Branching out and fitting in
Both Chinese and African international students said a central goal of their education in the United States is to learn about American culture and meet American students. While most said they appreciated the opportunity to participate in cultural groups, they also emphasized the need to move out of their comfort zones and meet people from all different backgrounds.
Warrena Wilkinson, resource coordinator for the Office of International Students and Scholars, said groups like YASA and CUSY provide international students with a base from which to branch out and meet a wide variety of new people. She said any interaction between international students and the rest of campus is positive for everyone involved, although there are big differences between Yalies who come from abroad and their American ethnic counterparts.
“In a very generalized kind of way, culture and heritage is something they have in common,” she said. “But specifically for the ones who are international students, I think it’s more of an acceptance and adjustment to North American culture that really brings them together.”
Most international students said they like the current system. Members of Yale’s Chinese, Chinese-American, African and African-American communities agreed that having two different cultural groups for students of the same ethnicity — one with a more international focus and one with more of an American bent — allows those groups to deal with problems that specifically concern their members. But they emphasized that maintaining a close relationship between the groups is key to creating a sense of cultural community.

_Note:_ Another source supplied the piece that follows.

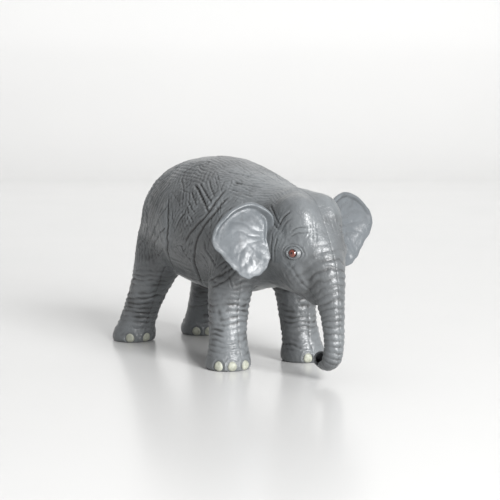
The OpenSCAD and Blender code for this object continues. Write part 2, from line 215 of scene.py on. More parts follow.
# ---- Blender meshes ----
def add_mesh(name, solids, scale=MM):
    """A new object whose mesh holds these (points, faces)."""
    points, faces, start = [], [], 0
    for p, f in solids:
        points.append(p)
        faces += [tuple(start + k for k in face) for face in f]
        start += len(p)
    mesh = bpy.data.meshes.new(name)
    mesh.from_pydata((np.concatenate(points) * scale).tolist(), [], faces)
    mesh.update()
    piece = bpy.data.objects.new(name, mesh)
    bpy.context.scene.collection.objects.link(piece)
    return piece


def apply_modifiers(piece):
    """The piece keeps the mesh that its modifiers make."""
    graph = bpy.context.evaluated_depsgraph_get()
    made = bpy.data.meshes.new_from_object(piece.evaluated_get(graph), depsgraph=graph)
    piece.modifiers.clear()
    piece.data = made


def modify(piece, kind, **settings):
    modifier = piece.modifiers.new(kind.lower(), kind)
    for key, value in settings.items():
        setattr(modifier, key, value)
    apply_modifiers(piece)


def cut(piece, tool, how="DIFFERENCE"):
    modify(piece, "BOOLEAN", solver="MANIFOLD", operation=how, object=tool)


def drop(*pieces):
    for piece in pieces:
        bpy.data.objects.remove(piece)


def points_of(mesh):
    co = np.empty(len(mesh.vertices) * 3)
    mesh.vertices.foreach_get("co", co)
    return co.reshape(-1, 3) / MM


def normals_of(mesh):
    n = np.empty(len(mesh.vertices) * 3)
    mesh.vertex_normals.foreach_get("vector", n)
    return n.reshape(-1, 3)


def set_points(mesh, points):
    mesh.vertices.foreach_set("co", (points * MM).ravel())
    mesh.update()


def edges_of(mesh):
    e = np.empty(len(mesh.edges) * 2, int)
    mesh.edges.foreach_get("vertices", e)
    return e.reshape(-1, 2)


def relax(points, edges, weight, rounds):
    """Each point moves towards the middle of its neighbours, by its weight, this many times."""
    a, b = edges.T
    n = len(points)
    degree = np.maximum(np.bincount(a, minlength=n) + np.bincount(b, minlength=n), 1)
    for _ in range(rounds):
        middle = np.stack([np.bincount(a, points[b, k], n) + np.bincount(b, points[a, k], n)
                           for k in range(3)], axis=1) / degree[:, None]
        points = points + weight[:, None] * (middle - points)
    return points


def set_value(mesh, name, values):
    attribute = mesh.attributes.get(name) or mesh.attributes.new(name, "FLOAT", "POINT")
    attribute.data.foreach_set("value", np.asarray(values, np.float32))


def smooth(piece, sharp):
    """Shades the piece smooth, but for edges sharper than that many degrees."""
    piece.data.shade_smooth()
    piece.data.set_sharp_from_angle(angle=math.radians(sharp))


# ---- the whole form ----
def form(steps, count, t=0.0):
    """Closed solids that together are the animal, their surfaces moved in by t."""
    def part(rows, tilt):
        return loft(inset(sections(through(rows, steps), tilt, count), t))
    middle = [part(BARREL, 0), part(HEAD, 0), part(TRUNK, None), part(JAW, None)]
    right = [part(FRONT_LEG, 90), part(REAR_LEG, 90)]
    left = [ball(centre, np.array(half) - t) for centre, half in BALLS]
    return middle + right + left + [mirrored(s) for s in right + left]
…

Kitali said his membership in YASA enabled him to “settle down” and adjust to life at Yale, and that he has found only benefits to participating in the black community of the Afro-American Cultural Center. But he added that while race is an important part of his identity, he thinks people should not allow their ethnicity to define who they are.
“The most important thing is that I don’t think people should dwell too much on distinctions,” Kitali said. “Just notice they’re there.”